* **SHORT PROBLEM**
Give again, word for word, each line from the top of the listing through the line that holds "end_chamfer_depth = 2.6".

-- DATA EXCERPT start --

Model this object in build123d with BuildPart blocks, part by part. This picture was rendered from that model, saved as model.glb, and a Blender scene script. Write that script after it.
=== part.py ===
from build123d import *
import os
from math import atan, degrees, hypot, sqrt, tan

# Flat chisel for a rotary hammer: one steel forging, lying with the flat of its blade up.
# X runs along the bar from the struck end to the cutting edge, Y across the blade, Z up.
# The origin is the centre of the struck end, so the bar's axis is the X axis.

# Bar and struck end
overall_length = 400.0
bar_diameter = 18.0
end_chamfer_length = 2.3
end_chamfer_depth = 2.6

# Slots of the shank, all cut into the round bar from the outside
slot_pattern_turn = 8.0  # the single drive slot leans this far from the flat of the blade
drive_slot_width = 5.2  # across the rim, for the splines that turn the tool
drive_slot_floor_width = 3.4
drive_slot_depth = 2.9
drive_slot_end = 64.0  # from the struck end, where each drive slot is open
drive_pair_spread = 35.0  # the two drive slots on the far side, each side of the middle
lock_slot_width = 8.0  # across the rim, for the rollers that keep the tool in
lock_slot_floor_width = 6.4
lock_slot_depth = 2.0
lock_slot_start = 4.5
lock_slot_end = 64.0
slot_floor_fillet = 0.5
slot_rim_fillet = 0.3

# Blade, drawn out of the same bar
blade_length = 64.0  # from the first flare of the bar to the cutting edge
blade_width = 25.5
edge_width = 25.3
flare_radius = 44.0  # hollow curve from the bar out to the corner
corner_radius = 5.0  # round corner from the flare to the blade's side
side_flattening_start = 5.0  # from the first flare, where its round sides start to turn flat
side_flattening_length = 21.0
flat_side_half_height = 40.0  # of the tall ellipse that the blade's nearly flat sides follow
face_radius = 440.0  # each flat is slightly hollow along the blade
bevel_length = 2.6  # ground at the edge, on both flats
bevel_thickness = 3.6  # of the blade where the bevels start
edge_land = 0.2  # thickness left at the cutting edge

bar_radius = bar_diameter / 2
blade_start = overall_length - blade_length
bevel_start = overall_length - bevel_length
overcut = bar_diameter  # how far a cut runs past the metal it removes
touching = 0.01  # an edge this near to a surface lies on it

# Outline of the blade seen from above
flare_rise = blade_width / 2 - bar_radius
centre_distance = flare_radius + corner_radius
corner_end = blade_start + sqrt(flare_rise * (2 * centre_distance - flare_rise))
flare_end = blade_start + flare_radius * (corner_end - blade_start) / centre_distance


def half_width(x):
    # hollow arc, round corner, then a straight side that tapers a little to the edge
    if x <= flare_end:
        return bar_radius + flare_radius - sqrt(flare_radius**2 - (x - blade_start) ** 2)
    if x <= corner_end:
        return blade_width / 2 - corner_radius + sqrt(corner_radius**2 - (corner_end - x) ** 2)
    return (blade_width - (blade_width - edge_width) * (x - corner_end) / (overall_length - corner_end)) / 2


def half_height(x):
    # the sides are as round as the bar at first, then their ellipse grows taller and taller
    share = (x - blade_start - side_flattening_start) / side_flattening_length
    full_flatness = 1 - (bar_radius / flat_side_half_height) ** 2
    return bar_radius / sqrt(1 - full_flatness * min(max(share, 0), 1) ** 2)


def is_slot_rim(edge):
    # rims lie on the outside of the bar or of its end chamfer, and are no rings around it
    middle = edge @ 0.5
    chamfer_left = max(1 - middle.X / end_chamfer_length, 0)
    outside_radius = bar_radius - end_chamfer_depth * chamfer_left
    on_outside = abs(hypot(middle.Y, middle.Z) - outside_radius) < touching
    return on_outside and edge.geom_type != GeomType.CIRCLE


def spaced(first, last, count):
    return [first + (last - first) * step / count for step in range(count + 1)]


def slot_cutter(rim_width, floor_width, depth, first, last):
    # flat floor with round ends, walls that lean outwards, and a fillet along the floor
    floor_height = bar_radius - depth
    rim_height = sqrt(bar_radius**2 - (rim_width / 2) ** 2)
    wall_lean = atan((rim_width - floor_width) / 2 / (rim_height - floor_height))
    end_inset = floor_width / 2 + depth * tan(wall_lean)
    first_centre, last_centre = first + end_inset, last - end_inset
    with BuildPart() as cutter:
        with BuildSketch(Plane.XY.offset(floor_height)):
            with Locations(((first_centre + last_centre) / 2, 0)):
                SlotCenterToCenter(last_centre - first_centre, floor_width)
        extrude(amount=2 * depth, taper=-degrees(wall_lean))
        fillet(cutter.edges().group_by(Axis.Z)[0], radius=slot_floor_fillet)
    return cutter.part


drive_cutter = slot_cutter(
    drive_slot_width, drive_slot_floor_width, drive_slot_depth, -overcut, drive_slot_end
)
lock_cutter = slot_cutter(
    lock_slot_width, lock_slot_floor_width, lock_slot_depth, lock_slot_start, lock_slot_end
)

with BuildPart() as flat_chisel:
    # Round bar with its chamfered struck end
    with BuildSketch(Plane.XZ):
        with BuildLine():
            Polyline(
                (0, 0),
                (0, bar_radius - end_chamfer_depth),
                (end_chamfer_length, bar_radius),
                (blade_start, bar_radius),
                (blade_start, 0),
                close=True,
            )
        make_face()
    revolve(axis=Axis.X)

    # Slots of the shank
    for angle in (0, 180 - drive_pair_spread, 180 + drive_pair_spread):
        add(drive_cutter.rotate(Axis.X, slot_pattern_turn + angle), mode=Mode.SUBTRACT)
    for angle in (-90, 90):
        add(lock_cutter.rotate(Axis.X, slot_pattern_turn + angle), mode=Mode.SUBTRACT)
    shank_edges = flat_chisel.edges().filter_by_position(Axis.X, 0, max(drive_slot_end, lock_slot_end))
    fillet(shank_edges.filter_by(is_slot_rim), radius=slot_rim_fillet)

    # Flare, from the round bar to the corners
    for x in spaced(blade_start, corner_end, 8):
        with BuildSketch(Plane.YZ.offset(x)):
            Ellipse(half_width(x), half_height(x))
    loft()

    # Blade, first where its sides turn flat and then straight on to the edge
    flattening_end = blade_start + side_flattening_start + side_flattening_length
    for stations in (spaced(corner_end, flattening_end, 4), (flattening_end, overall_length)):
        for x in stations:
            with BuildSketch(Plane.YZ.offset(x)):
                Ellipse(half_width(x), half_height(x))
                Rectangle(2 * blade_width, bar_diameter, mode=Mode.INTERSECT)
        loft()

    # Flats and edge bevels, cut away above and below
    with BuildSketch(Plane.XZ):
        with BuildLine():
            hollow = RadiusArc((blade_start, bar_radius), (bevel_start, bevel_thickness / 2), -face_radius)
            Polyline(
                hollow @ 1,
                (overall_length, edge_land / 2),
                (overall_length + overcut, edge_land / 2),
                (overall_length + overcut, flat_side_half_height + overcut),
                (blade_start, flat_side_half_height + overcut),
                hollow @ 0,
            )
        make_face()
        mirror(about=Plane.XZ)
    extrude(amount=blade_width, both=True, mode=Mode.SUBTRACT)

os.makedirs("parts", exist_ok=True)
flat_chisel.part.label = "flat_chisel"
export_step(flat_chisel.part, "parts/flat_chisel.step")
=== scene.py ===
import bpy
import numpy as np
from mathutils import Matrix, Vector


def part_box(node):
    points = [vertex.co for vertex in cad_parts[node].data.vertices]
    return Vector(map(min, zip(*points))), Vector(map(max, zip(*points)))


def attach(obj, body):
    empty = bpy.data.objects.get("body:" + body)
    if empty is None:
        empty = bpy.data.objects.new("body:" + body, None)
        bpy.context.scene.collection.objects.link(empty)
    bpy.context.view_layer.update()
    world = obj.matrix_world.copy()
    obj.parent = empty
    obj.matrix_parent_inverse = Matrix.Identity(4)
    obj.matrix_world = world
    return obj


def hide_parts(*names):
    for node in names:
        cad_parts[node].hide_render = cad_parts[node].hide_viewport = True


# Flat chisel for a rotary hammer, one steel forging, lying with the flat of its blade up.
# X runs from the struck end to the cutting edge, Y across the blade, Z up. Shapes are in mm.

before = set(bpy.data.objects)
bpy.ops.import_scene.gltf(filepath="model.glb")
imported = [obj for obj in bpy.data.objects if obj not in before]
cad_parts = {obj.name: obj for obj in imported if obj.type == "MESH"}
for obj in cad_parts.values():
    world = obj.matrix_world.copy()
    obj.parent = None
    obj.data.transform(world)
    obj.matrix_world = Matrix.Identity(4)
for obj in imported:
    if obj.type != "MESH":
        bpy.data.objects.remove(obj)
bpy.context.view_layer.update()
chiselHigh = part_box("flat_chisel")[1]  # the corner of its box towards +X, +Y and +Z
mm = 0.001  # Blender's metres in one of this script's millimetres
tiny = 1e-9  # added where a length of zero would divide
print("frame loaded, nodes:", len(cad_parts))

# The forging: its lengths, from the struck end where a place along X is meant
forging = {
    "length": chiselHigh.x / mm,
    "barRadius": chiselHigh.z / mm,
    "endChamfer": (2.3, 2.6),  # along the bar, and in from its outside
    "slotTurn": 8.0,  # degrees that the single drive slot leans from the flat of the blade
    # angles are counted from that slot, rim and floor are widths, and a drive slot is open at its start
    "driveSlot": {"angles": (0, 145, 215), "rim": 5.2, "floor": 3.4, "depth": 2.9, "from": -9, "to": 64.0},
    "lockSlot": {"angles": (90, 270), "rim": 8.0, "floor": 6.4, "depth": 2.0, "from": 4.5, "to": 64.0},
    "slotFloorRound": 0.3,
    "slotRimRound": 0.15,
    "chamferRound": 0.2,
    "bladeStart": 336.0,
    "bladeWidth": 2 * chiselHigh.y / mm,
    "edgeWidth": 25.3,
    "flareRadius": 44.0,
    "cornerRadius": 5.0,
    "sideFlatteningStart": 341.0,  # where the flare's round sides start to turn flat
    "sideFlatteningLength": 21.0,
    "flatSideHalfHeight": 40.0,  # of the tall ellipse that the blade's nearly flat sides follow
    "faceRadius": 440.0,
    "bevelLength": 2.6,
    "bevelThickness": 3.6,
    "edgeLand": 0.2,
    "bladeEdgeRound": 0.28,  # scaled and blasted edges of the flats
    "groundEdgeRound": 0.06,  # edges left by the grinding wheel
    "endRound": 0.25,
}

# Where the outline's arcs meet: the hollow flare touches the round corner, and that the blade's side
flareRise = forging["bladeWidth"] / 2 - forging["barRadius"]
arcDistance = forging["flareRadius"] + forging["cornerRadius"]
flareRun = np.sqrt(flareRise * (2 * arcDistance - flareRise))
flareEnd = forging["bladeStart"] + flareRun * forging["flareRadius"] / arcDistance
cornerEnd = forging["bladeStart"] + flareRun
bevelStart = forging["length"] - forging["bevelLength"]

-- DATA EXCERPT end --

* **ANSWER BELOW**
Model this object in build123d with BuildPart blocks, part by part. This picture was rendered from that model, saved as model.glb, and a Blender scene script. Write that script after it.
=== part.py ===
from build123d import *
import os
from math import atan, degrees, hypot, sqrt, tan

# Flat chisel for a rotary hammer: one steel forging, lying with the flat of its blade up.
# X runs along the bar from the struck end to the cutting edge, Y across the blade, Z up.
# The origin is the centre of the struck end, so the bar's axis is the X axis.

# Bar and struck end
overall_length = 400.0
bar_diameter = 18.0
end_chamfer_length = 2.3
end_chamfer_depth = 2.6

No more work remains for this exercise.